AIM: Tell how many lines carry the word "materials"; the reply is the number and nothing else.

PROVIDED DATA:
## START
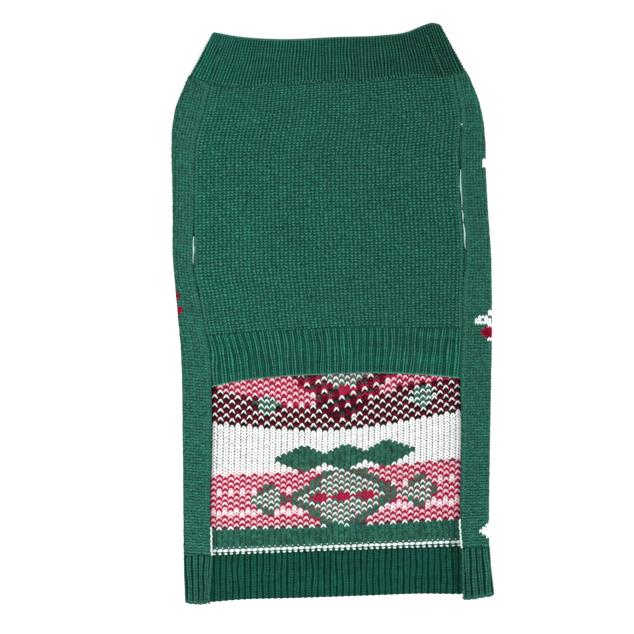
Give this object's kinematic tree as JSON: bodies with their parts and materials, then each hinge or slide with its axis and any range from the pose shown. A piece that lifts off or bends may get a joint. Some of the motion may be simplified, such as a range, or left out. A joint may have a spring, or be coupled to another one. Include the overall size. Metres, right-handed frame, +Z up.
{
  "type": "dog sweater",
  "caption": "Knitted dog sweater laid flat, belly side up: ribbed collar and hems, leg slits in the side seams, sides folded over the belly.",
  "frame": {"origin": "middle of the outline on the surface that the sweater lies on", "axes": "+Y from hem to neck, +X across the sweater, +Z up from the surface to the belly side"},
  "size_m": [0.232, 0.4174, 0.008],
  "materials": {
    "back_panel": "jacquard knit, matte",
    "back_hem_rib": "ribbed knit, matte",
    "belly_panel": "plain knit, matte",
    "belly_hem_rib": "ribbed knit, matte",
    "collar": "ribbed knit, matte"
  },
  "bodies": {
    "root": {"back_panel": "back_panel", "back_hem_rib": "back_hem_rib", "belly_panel": "belly_panel", "belly_hem_rib": "belly_hem_rib", "collar": "collar"}
  },
  "joints": []
}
## END
SOLUTION TO THIS TASK: 2